◆ **Data rows**
======

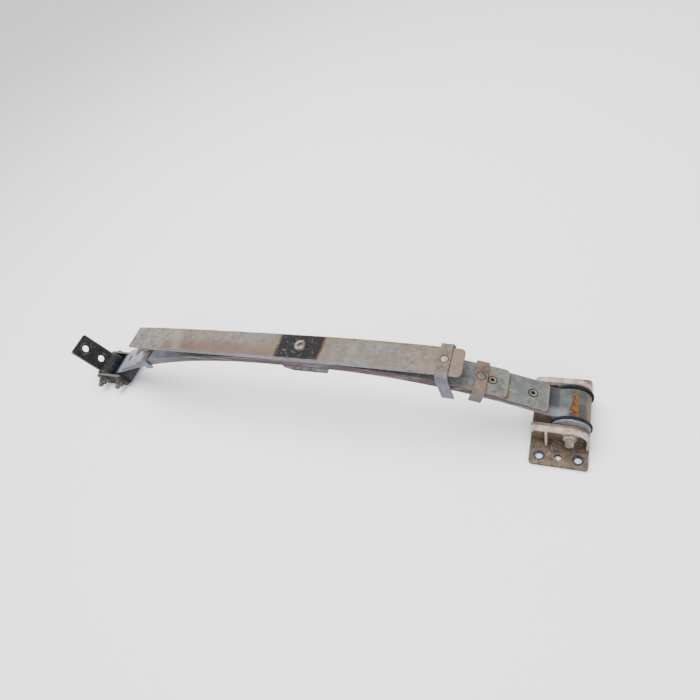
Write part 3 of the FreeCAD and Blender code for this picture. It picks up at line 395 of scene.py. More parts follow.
def overload_material():
    """Grey scale with a pinkish rear, a tan front and the black print of the spring pad."""
    c, s = colours(), sizes()
    steel = Layers("overload_leaf_scale", 2.0, c.scale_grey, (0.5, 1.0, 1.0))
    p = steel.paint
    wander = (p.noise(70.0, 5.0, 0.6) - 0.5) * 0.012
    x = p.x + wander
    straight = p.x + wander * 0.35
    near = p.y.rise(0.012, -0.022)
    # pinkish dust and brown rust behind the print
    rear_zone = x.between(-0.345, -0.055, 0.035)
    steel.dust(rear_zone * (0.35 + near * 0.65), c.dust_pink, 1.15)
    bloom = p.noise(9.0, 5.0, 0.6, 0.4, (0.6, 1.0, 1.0), 3.3).rise(0.38, 0.62)
    steel.lay(rear_zone * near * (0.35 + bloom * 0.4), tone(c.rust_brown, 1.15), 0.8, 0.0)
    steel.rust(rear_zone * near, tone(c.rust_brown, 1.15), 0.18)
    streak = (x + p.y * 0.35).between(-0.335, -0.312, 0.012)
    steel.lay(streak * 0.45, tone(c.scale_grey, 1.35), 0.6)
    # cool and warm clouds ahead of the print, dusty towards the tip
    cool = x.between(0.065, 0.215, 0.05) * p.noise(16.0, 4.0, 0.5, shift=2.0).rise(0.36, 0.6)
    steel.lay(cool * 0.35, tone(c.scale_green, 0.85), 0.55, 0.3)
    warm = p.noise(22.0, 5.0, 0.6, 0.5, shift=6.1).rise(0.44, 0.60) * x.rise(0.05, 0.09)
    steel.lay(warm * 0.55, tone(c.dust_pink, 0.92), 0.8, 0.0)
    blue_spot = p.noise(26.0, 7.0, 0.7, 0.8, shift=9.0).rise(0.57, 0.70) * x.between(0.14, 0.23, 0.03)
    steel.lay(blue_spot * 0.8, tone(c.scale_blue, 0.36), 0.5, 0.3)
    steel.dust(x.rise(0.19, 0.30), tone(c.dust_tan, 0.92), 0.75)
    far_edge = (p.y + wander * 0.6).rise(0.019, 0.027) * x.rise(-0.1, 0.1)
    steel.rust(far_edge, c.dust_tan, 0.95, 1.0)
    steel.rust(far_edge, c.rust_brown, 0.30, 2.0)
    # print of the spring pad, with a tan band on both sides of it
    glow_rear = straight.between(-s.print_rear - 0.021, -s.print_rear + 0.004, 0.004)
    glow_front = straight.between(s.print_front - 0.004, s.print_front + 0.027, 0.005)
    steel.lay(glow_rear * (0.45 + steel.mottle.rise(0.4, 0.6) * 0.35), tone(c.dust_tan, 0.68), 0.85, 0.0)
    steel.lay(glow_front * (0.55 + steel.mottle.rise(0.4, 0.6) * 0.3), tone(c.dust_tan, 0.78), 0.85, 0.0)
    rim = straight.between(-s.print_rear - 0.0045, -s.print_rear + 0.004, 0.002) + straight.between(
        s.print_front - 0.004, s.print_front + 0.0045, 0.002)
    steel.rust(rim.least(1.0), tone(c.rust_brown, 1.05), 0.85, 3.0)
    print_zone = straight.between(-s.print_rear, s.print_front, 0.0018)
    tar = p.noise(90.0, 8.0, 0.72, 0.6, shift=4.0)
    steel.lay(print_zone * (0.99 - tar.rise(0.60, 0.72) * 0.4), tone(c.print_black, 0.75), 0.6, 0.0, 0.9)
    steel.lay(print_zone * tar.rise(0.52, 0.64) * 0.45, tone(c.rust_purple, 0.42), 0.7, 0.0)
    steel.lay(print_zone * steel.patch.rise(0.56, 0.66) * 0.6, tone(c.scale_blue, 0.40), 0.6, 0.1)
    chips = p.cells(150.0, shift=6.0).rise(0.20, 0.10) * p.noise(120.0, 4.0, 0.6, shift=8.0).rise(0.54, 0.60)
    steel.lay(print_zone * chips * 0.9, tone(c.bolt_light, 0.9), 0.5, 0.2, 0.2)
    washer = distance(p.x, p.y)
    steel.lay(washer.between(0.0118, 0.0165, 0.0012) * 0.55, tone(c.print_black, 0.5), 0.4, 0.0)
    steel.lay(edge_line(p, s.edge_band) * (0.35 + steel.mottle.rise(0.4, 0.6) * 0.5), c.dust_tan, 0.85, 0.0)
    # long sides, edges and the sawn rear end
    side = side_mask(p)
    side_tint = p.over(steel.broad.rise(0.42, 0.62), tone(c.scale_blue, 0.80), tone(c.scale_blue, 1.08))
    steel.lay(side * 0.92, side_tint, 0.5, 0.25)
    steel.rust(side * x.rise(-0.45, 0.12), tone(c.rust_purple, 0.9), 0.20, 5.0)
    steel.pits(1 - print_zone, 240.0, 0.15)
    steel.pits(side, 150.0, 0.26)
    tip_rear = p.x.rise(-0.4545, -0.4556)
    steel.lay(tip_rear * 0.7, tone(c.scale_blue, 1.1), 0.45, 0.35)
    return steel.done(0.0006, 0.6)


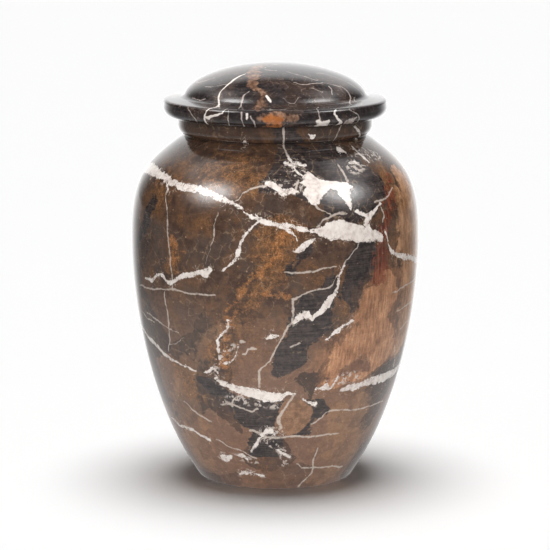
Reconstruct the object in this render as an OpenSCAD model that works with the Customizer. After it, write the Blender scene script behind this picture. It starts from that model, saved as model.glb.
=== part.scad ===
// Cremation urn turned from marble: a hollow round body on a flat foot, and a domed lid that lifts off.
// Millimetres, +Z up. The origin is the centre of the underside.

/* [Body] */
// Radius of the body at its widest line
belly_r = 92; // [88:0.5:98]
// Height of the widest line above the underside
belly_z = 154; // [148:0.5:160]
// Radius of the flat that the urn stands on
foot_r = 48.2; // [45:0.2:52]
// Rounding between the flat and the side
foot_edge_r = 1.8; // [1:0.2:3]
// Lean of the side as it leaves the foot, in degrees from upright
foot_lean = 34.4; // [31:0.2:37]
// How far the side keeps that lean
foot_reach = 50.5; // [44:0.5:56]
// How far below the widest line the side begins to stand upright
belly_drop = 49; // [42:0.5:56]
// How far above the widest line the side stays upright
belly_rise = 37.5; // [32:0.5:42]
// Radius at the top of the shoulder
shoulder_r = 61.5; // [60:0.1:63]
// Height of the top of the shoulder
shoulder_z = 217.6; // [216:0.2:218.6]
// Fall of the shoulder from its top, in degrees from level
shoulder_fall = 36; // [32:0.5:39]
// How far the shoulder keeps that fall
shoulder_reach = 28; // [24:0.5:32]

/* [Neck] */
// Radius at the bottom of the turned groove under the neck
groove_r = 56.9; // [56:0.1:57.4]
// Height of the middle of the groove
groove_z = 220.5; // [220:0.1:221]
// Radius of the neck
neck_r = 61.9; // [60:0.1:64]
// Height at which the neck's soft underside reaches its full radius
neck_full_z = 227.2; // [225:0.2:229]
// Height of the rim that the lid rests on
rim_z = 232.1; // [231:0.1:234]
// Small rounding on the rim's outer and inner edges
rim_edge_r = 0.8; // [0.4:0.1:1.2]

/* [Hollow] */
// Thickness of the side wall at the widest line
wall = 9; // [8:0.5:12]
// Thickness of the floor
floor_t = 12; // [10:0.5:16]
// Radius of the floor's flat part inside
floor_r = 33; // [29:0.5:34]
// Rounding between the floor and the wall inside
floor_edge_r = 10; // [6:0.5:12]
// Radius of the round mouth
mouth_r = 48; // [46.5:0.5:51]
// Height at which the mouth's straight part begins
mouth_z = 213; // [209:0.5:216]

/* [Lid] */
// Radius of the lid's rim
lid_r = 71.1; // [69:0.1:74]
// Radius of the flat ring under the rim
lid_seat_r = 65.3; // [64.5:0.1:67]
// Height of the rounding under the lid's rim
lid_round_h = 6.1; // [5:0.1:7]
// Height of the rim's upper edge above its underside
lid_edge_h = 10.9; // [10:0.1:12.5]
// Rounding of the rim's upper edge
lid_edge_r = 0.8; // [0.5:0.1:1.2]
// Rise of the rim's top from its edge to the hollow at the foot of the dome
lid_slope_h = 1.4; // [1:0.1:1.8]
// Radius of the hollow rounding at the foot of the dome
cove_r = 4; // [3:0.2:5]
// Radius of the dome where it leaves that hollow
dome_r = 57.4; // [56:0.2:58.4]
// Steepness of the dome's foot, in degrees from level
dome_lean = 60; // [54:0.5:64]
// How far the dome keeps that steepness
dome_reach = 13; // [10:0.5:16]
// How far the dome's top stays level
dome_level = 25; // [20:0.5:30]
// Height of the dome from the top of the hollow to the crown
dome_h = 19; // [17:0.2:22]
// Radius of the plug under the lid, which keeps it centred in the mouth
plug_r = 46.4; // [44:0.1:46.4]
// Depth of the plug below the rim
plug_h = 9; // [6:0.5:12]
// Bevel on the plug's lower edge
plug_bevel = 1.2; // [0.5:0.1:2]

/* [Hidden] */
$fn = 180;
steps = 14;
cavity_r = belly_r - wall;
groove_half_w = 0.3;
cove_turn = dome_lean - 8;

// Points along a curve that leaves a for b and reaches d from c
function curve(a, b, c, d, n) = [
    for (i = [1:n]) let (t = i / n, s = 1 - t)
        a * s * s * s + b * 3 * s * s * t + c * 3 * s * t * t + d * t * t * t
];

// Points along an arc round [x, z], half-widths rx and rz, from angle a0 to a1
function arc(x, z, rx, rz, a0, a1, n) = [
    for (i = [0:n]) let (a = a0 + (a1 - a0) * i / n) [x + rx * cos(a), z + rz * sin(a)]
];

// A unit step at angle a from level
function toward(a) = [cos(a), sin(a)];

// The side of a round vessel, from the edge of its flat up to the widest line and in to the point top
function side(flat_r, flat_z, edge_r, reach, widest_r, drop, rise, top, fall, fall_reach) =
    let (
        turned = arc(flat_r, flat_z + edge_r, edge_r, edge_r, -90, -foot_lean, 4),
        start = turned[len(turned) - 1],
        widest = [widest_r, belly_z]
    )
    concat(
        turned,
        curve(start, start + reach * toward(90 - foot_lean), widest - [0, drop], widest, steps),
        curve(widest, widest + [0, rise], top + fall_reach * toward(-fall), top, steps)
    );

function body_outside() = concat(
    side(foot_r, 0, foot_edge_r, foot_reach, belly_r, belly_drop, belly_rise,
         [shoulder_r, shoulder_z], shoulder_fall, shoulder_reach),
    [
        [groove_r + 0.8, groove_z - 0.5],
        [groove_r, groove_z - groove_half_w],
        [groove_r, groove_z + groove_half_w]
    ],
    arc(groove_r + 0.7, neck_full_z, neck_r - groove_r - 0.7, neck_full_z - groove_z - 0.5, -90, 0, 6),
    arc(neck_r - rim_edge_r, rim_z - rim_edge_r, rim_edge_r, rim_edge_r, 0, 90, 3)
);

function body_inside() = concat(
    [[0, floor_t]],
    side(floor_r, floor_t, floor_edge_r, foot_reach - 5, cavity_r, belly_drop - 3, belly_rise - 4,
         [mouth_r, mouth_z], shoulder_fall + 6, shoulder_reach - 4),
    arc(mouth_r + rim_edge_r, rim_z - rim_edge_r, rim_edge_r, rim_edge_r, 180, 90, 3),
    [[mouth_r + rim_edge_r, rim_z + 5], [0, rim_z + 5]]
);

function lid_outline() =
    let (
        dome_foot_z = rim_z + lid_edge_h + lid_slope_h + cove_r * (cos(8) - cos(dome_lean)),
        cove_x = dome_r + cove_r * sin(dome_lean),
        cove_z = dome_foot_z + cove_r * cos(dome_lean),
        dome_foot = [dome_r, dome_foot_z],
        crown = [0, dome_foot_z + dome_h]
    )
    concat(
        [
            [0, rim_z - plug_h],
            [plug_r - plug_bevel, rim_z - plug_h],
            [plug_r, rim_z - plug_h + plug_bevel],
            [plug_r, rim_z]
        ],
        arc(lid_seat_r, rim_z + lid_round_h, lid_r - lid_seat_r, lid_round_h, -90, 0, 6),
        arc(lid_r - 0.4 - lid_edge_r, rim_z + lid_edge_h - lid_edge_r, lid_edge_r, lid_edge_r, 0, 82, 3),
        arc(cove_x, cove_z, cove_r, cove_r, -98, -98 - cove_turn, 4),
        curve(dome_foot, dome_foot + dome_reach * toward(180 - dome_lean),
              crown + [dome_level, 0], crown, steps)
    );

// The hollow body, turned in one piece: foot, belly, shoulder, groove and neck
module urn_body() {
    color([0.38, 0.29, 0.22])
    difference() {
        rotate_extrude() polygon(concat([[0, 0]], body_outside(), [[0, rim_z]]));
        rotate_extrude() polygon(body_inside());
    }
}

// The lid, turned in one piece: plug, rim, hollow ring and dome
module lid() {
    color([0.25, 0.21, 0.2])
    rotate_extrude() polygon(lid_outline());
}

urn_body();
lid();
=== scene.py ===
import math
import bmesh
import bpy
from mathutils import Matrix, Vector


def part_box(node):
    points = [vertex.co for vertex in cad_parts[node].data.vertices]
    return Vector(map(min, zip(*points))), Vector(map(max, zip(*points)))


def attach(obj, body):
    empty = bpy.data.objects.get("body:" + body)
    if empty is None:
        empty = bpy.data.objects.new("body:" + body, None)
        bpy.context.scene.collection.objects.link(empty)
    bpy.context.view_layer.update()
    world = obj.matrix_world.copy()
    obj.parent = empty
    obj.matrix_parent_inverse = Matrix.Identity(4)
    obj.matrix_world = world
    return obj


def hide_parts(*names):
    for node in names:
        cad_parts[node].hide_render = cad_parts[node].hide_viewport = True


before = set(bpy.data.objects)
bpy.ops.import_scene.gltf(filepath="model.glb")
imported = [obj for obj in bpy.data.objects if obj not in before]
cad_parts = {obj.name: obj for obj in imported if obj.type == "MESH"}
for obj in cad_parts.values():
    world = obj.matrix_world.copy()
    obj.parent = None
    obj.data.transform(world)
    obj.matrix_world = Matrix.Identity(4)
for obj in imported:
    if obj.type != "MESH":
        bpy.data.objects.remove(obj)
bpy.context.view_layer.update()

scene = bpy.context.scene

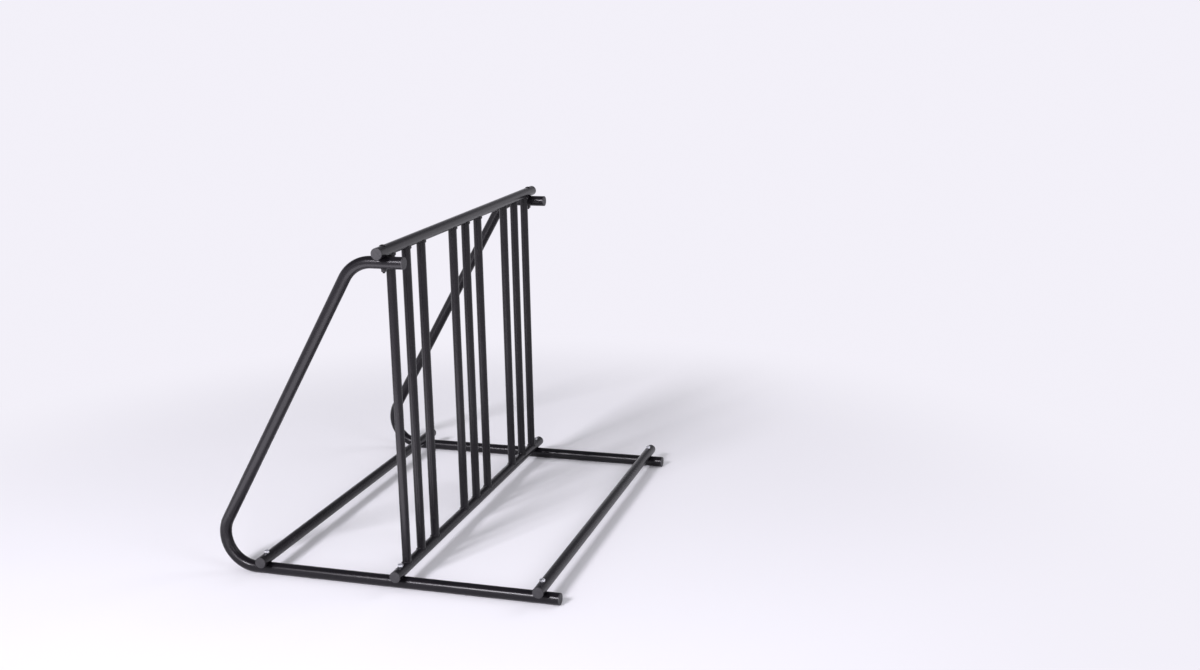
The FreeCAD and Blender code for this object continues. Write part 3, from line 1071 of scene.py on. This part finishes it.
base_joints = [(x, y) for x in joint_xs for y in SIDE_YS.values()]
for number, (x, y) in enumerate(base_joints, start=1):
    fasten("base", number, x, y, base_bolt, base_head_z, -1, zinc_plate)
for number, y in enumerate(SIDE_YS.values(), start=1):
    fasten("top", number, middle_x, y, top_bolt, top_head_z, 1, black_oxide)
for blank in (base_bolt, top_bolt, washer_blank, nut_blank):
    bpy.data.objects.remove(blank)
print(len(base_joints) + len(SIDE_YS), "joints fastened")

# %% [markdown]
# ## Floor
#
# A rack like this is photographed on pale paper that runs up into a pale backdrop, with no
# line where one becomes the other. Here one large plane does it. Round the rack it is real
# paper, which takes the rack's shadow. Further out it fades into an even glow of the
# world's own colour, as a backdrop with lamps of its own does.

# %% Floor
FLOOR_SIZE = 60.0
FLOOR_PALE = (0.900, 0.905, 0.925, 1)
BACKDROP_PALE = (0.895, 0.875, 0.945, 1)
PAPER_ROUGHNESS = 0.85
PAPER_REACH = 0.8             # real paper as far as this from the middle of the rack
GLOW_FROM = 1.8               # nothing but the glow beyond this

clear_selection()
bpy.ops.mesh.primitive_plane_add(size=FLOOR_SIZE, location=(0, 0, 0))
floor = bpy.context.object
floor.name = "floor"
floor_paper, tree, shader, position = new_material("floor_paper")
tone = use_group(tree, tone_group, Position=position, Color=FLOOR_PALE, Patch_Size=1.5, Spread=0.01)
wire(tree, tone["Color"], shader.inputs["Base Color"])
shader.inputs["Roughness"].default_value = PAPER_ROUGHNESS
shader.inputs["Specular IOR Level"].default_value = 0.0
glow = tree.nodes.new("ShaderNodeEmission")
glow.inputs["Color"].default_value = BACKDROP_PALE
distance = tree.nodes.new("ShaderNodeVectorMath")
distance.operation = "LENGTH"
wire(tree, position, distance.inputs[0])
fade = tree.nodes.new("ShaderNodeMixShader")
wire(tree, ramp(tree, distance.outputs["Value"], PAPER_REACH, GLOW_FROM), fade.inputs["Fac"])
wire(tree, shader.outputs[0], fade.inputs[1])
wire(tree, glow.outputs[0], fade.inputs[2])
wire(tree, fade.outputs[0], tree.nodes["Material Output"].inputs["Surface"])
floor.data.materials.append(floor_paper)

# %% [markdown]
# ## Lights
#
# The light is soft. A large box to the left of the camera draws the long highlights along the
# tubes. A panel that lies on the floor beside the rack shows in the sides of the upright
# tubes. Weaker boxes open up the dark sides, and the rest comes from all round. Together they
# light a white card to about white, so each colour comes out as written.

# %% Lights
LAMP_WHITE = (0.955, 0.915, 1.0)   # a little cool, as flash is


def soft_box(name, at, towards, size, power):
    """An area lamp that faces a point. Its size is in metres and its power in watts."""
    data = bpy.data.lights.new(name, "AREA")
    data.color = LAMP_WHITE
    data.shape = "RECTANGLE"
    data.size, data.size_y = size
    data.energy = power
    lamp = bpy.data.objects.new(name, data)
    bpy.context.scene.collection.objects.link(lamp)
    lamp.location = at
    lamp.rotation_euler = (Vector(towards) - Vector(at)).to_track_quat("-Z", "Y").to_euler()
    lamp.visible_camera = False


RACK_MIDDLE = (0, 0, 0.2)
soft_box("key_box", (-1.55, -5.2, 3.5), RACK_MIDDLE, (1.35, 1.05), 315)
soft_box("low_box", (0.6, -5.5, 1.7), RACK_MIDDLE, (2.1, 1.3), 70)
soft_box("right_box", (4.2, -2.2, 2.7), RACK_MIDDLE, (1.8, 1.8), 36)
soft_box("rim_box", (3.4, 2.6, 3.0), RACK_MIDDLE, (2.0, 2.0), 36)
soft_box("floor_panel", (-0.4, -1.2, 0.02), (-0.4, -1.2, 1.0), (1.5, 1.1), 14)

# %% [markdown]
# ## World
#
# The light that falls on things comes evenly from the whole sky. What the camera and shiny
# things see is pale up to a certain height and darker above it, like a lit backdrop under a
# dim ceiling. The Light Path node tells the two apart.

# %% World
WORLD_COLOUR = (0.97, 0.96, 1.0, 1)
WORLD_LIGHT = 0.42
CEILING = (0.18, 0.18, 0.20, 1)
BACKDROP_TOP = 0.12           # height of a direction: the sine of its angle
CEILING_FROM = 0.45

world = bpy.data.worlds.new("studio")
bpy.context.scene.world = world
world.use_nodes = True
tree = world.node_tree
lighting = tree.nodes["Background"]
lighting.inputs["Color"].default_value = WORLD_COLOUR
lighting.inputs["Strength"].default_value = WORLD_LIGHT
direction = tree.nodes.new("ShaderNodeSeparateXYZ")
wire(tree, tree.nodes.new("ShaderNodeTexCoord").outputs["Generated"], direction.inputs[0])
height = ramp(tree, direction.outputs["Z"], BACKDROP_TOP, CEILING_FROM)
seen = tree.nodes.new("ShaderNodeBackground")
wire(tree, mix_colour(tree, height, BACKDROP_PALE, CEILING), seen.inputs["Color"])
ray = tree.nodes.new("ShaderNodeLightPath")
looked_at = math_node(tree, "MAXIMUM", ray.outputs["Is Camera Ray"], ray.outputs["Is Glossy Ray"])
looked_at = math_node(tree, "MAXIMUM", looked_at, ray.outputs["Is Transmission Ray"])
choice = tree.nodes.new("ShaderNodeMixShader")
wire(tree, looked_at, choice.inputs["Fac"])
wire(tree, lighting.outputs[0], choice.inputs[1])
wire(tree, seen.outputs[0], choice.inputs[2])
wire(tree, choice.outputs[0], tree.nodes["World Output"].inputs["Surface"])

# %% [markdown]
# ## The end
#
# The Standard view shows colours as they are written. The dressed rack may not be bigger than
# the real one.

# %% View settings and the end
bpy.context.scene.view_settings.view_transform = "Standard"
clear_selection()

======

◆ **Task to carry out**
Copy out precisely the lines that begin at the line containing "if empty is" and end at the line containing "GLOW_FROM = 1.8", including both; write nothing else.

◆ **Solution to this task**
    if empty is None:
        empty = bpy.data.objects.new("body:" + body, None)
        bpy.context.scene.collection.objects.link(empty)
    bpy.context.view_layer.update()
    world = obj.matrix_world.copy()
    obj.parent = empty
    obj.matrix_parent_inverse = Matrix.Identity(4)
    obj.matrix_world = world
    return obj


def hide_parts(*names):
    for node in names:
        cad_parts[node].hide_render = cad_parts[node].hide_viewport = True


before = set(bpy.data.objects)
bpy.ops.import_scene.gltf(filepath="model.glb")
imported = [obj for obj in bpy.data.objects if obj not in before]
cad_parts = {obj.name: obj for obj in imported if obj.type == "MESH"}
for obj in cad_parts.values():
    world = obj.matrix_world.copy()
    obj.parent = None
    obj.data.transform(world)
    obj.matrix_world = Matrix.Identity(4)
for obj in imported:
    if obj.type != "MESH":
        bpy.data.objects.remove(obj)
bpy.context.view_layer.update()

scene = bpy.context.scene

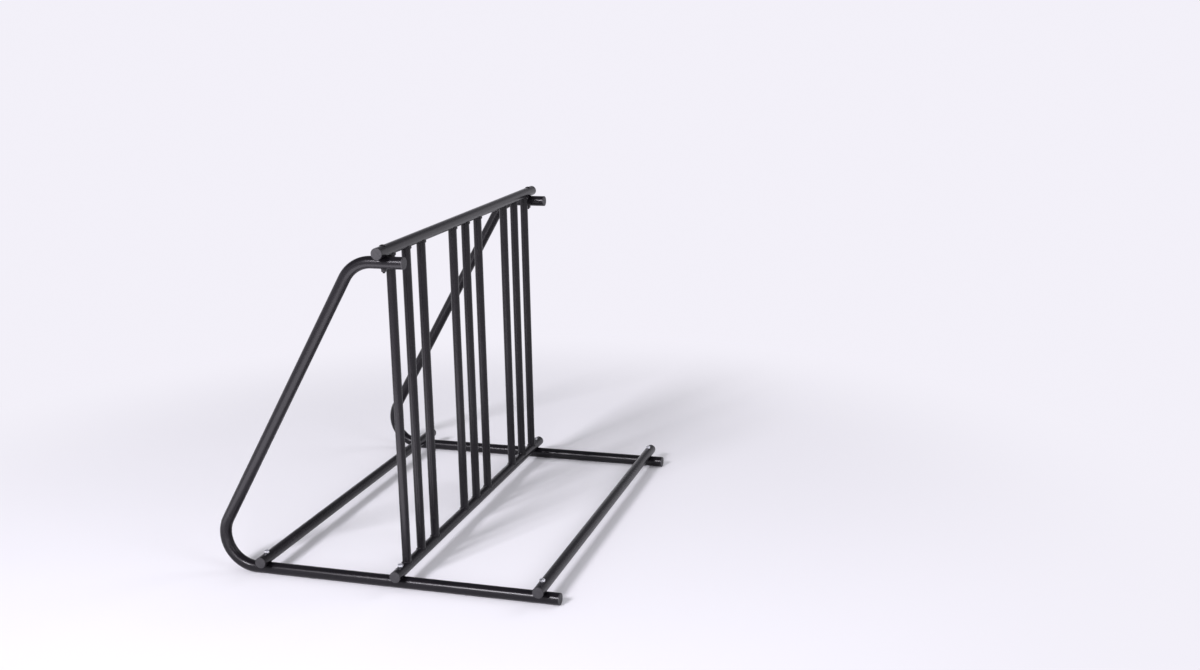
The FreeCAD and Blender code for this object continues. Write part 3, from line 1071 of scene.py on. This part finishes it.
base_joints = [(x, y) for x in joint_xs for y in SIDE_YS.values()]
for number, (x, y) in enumerate(base_joints, start=1):
    fasten("base", number, x, y, base_bolt, base_head_z, -1, zinc_plate)
for number, y in enumerate(SIDE_YS.values(), start=1):
    fasten("top", number, middle_x, y, top_bolt, top_head_z, 1, black_oxide)
for blank in (base_bolt, top_bolt, washer_blank, nut_blank):
    bpy.data.objects.remove(blank)
print(len(base_joints) + len(SIDE_YS), "joints fastened")

# %% [markdown]
# ## Floor
#
# A rack like this is photographed on pale paper that runs up into a pale backdrop, with no
# line where one becomes the other. Here one large plane does it. Round the rack it is real
# paper, which takes the rack's shadow. Further out it fades into an even glow of the
# world's own colour, as a backdrop with lamps of its own does.

# %% Floor
FLOOR_SIZE = 60.0
FLOOR_PALE = (0.900, 0.905, 0.925, 1)
BACKDROP_PALE = (0.895, 0.875, 0.945, 1)
PAPER_ROUGHNESS = 0.85
PAPER_REACH = 0.8             # real paper as far as this from the middle of the rack
GLOW_FROM = 1.8               # nothing but the glow beyond this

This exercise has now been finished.